If I do get back into making a webcomic rather than just sketching.
These, and so much more, are skills I need to have down. Mastered. To pull off a comic with some semblance of competency. Yet I've forgotten all my knowledge there, and I don't know how exactly other than meticulous, painful, trial and error, to regain it.
Also, while there are some things that I can go without mastering (screw backgrounds, I'll do the bare minimum necessary to convey the idea of the location and a basic idea of the layout of where people are, but beyond that I'll leave it to readers to fill in the gaps), there are others which I never mastered that I need to (such as lighting).
I am an artist, dangit.
I know I don't look like one anymore.
I know I am a failure of an artist.
I know I'm not particularly a unique artist.

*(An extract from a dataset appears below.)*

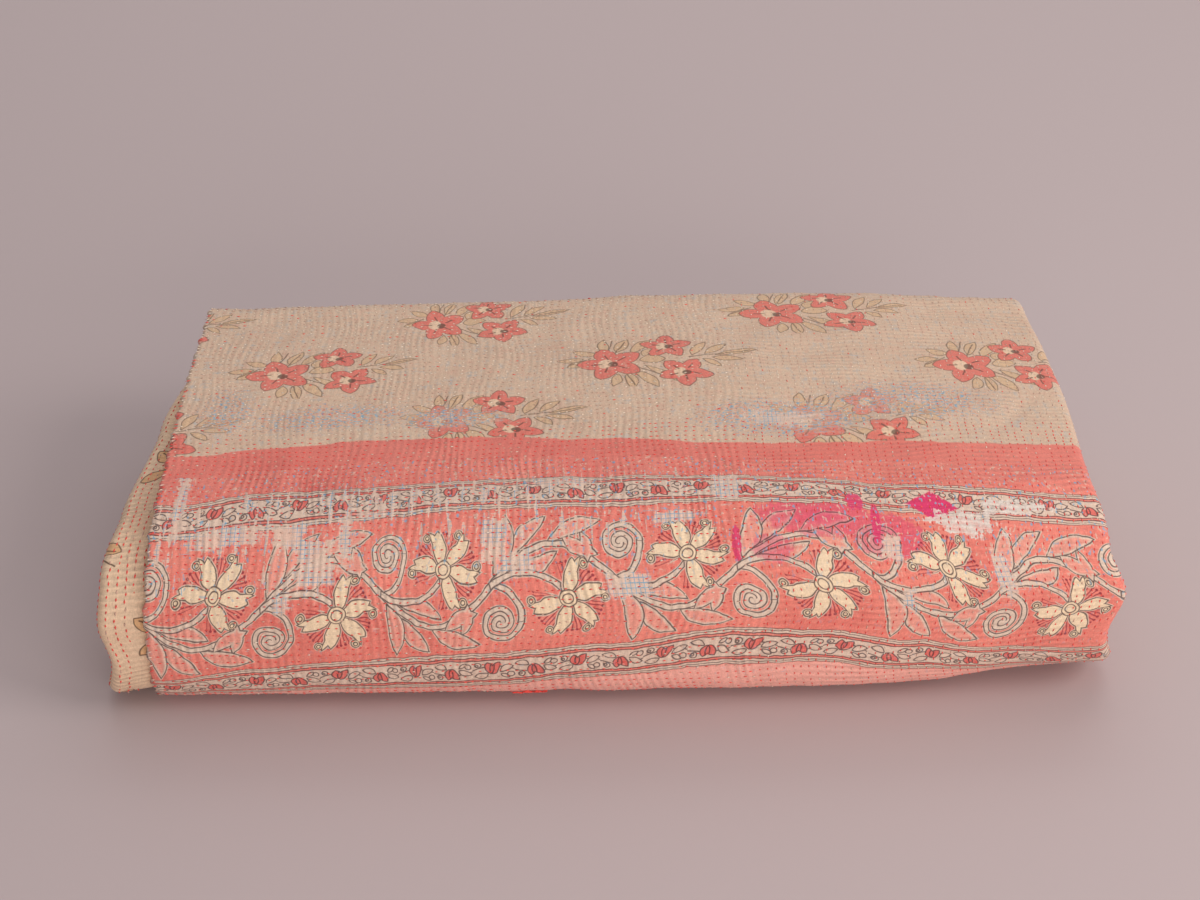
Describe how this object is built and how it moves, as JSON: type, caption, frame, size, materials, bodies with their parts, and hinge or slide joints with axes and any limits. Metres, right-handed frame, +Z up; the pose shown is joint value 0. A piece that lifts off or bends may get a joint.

But that doesn't change that the artist within me is very much alive and that she wants out badly. She wants to create. She wants to share her visions with the world. So many ideas of mine have been lost forever because I didn't let her draw what she saw.
But I want to.
Art is in my soul.
The artist that I am may not show the quality which I theoretically could be capable of. (I know that theoretically if you combine all of my strengths in all of my artistic works I'm an amazing artist, but that's an "IF" that's never to be because it involves combining all of the strengths with none of the weaknesses, when I can never combine any of my strengths.)
I'm not a good artist, even if I theoretically had at some point the potential to be one.
But no matter how much I don't look like one.
I am an artist.
And it's maddening that I can't create what I want to.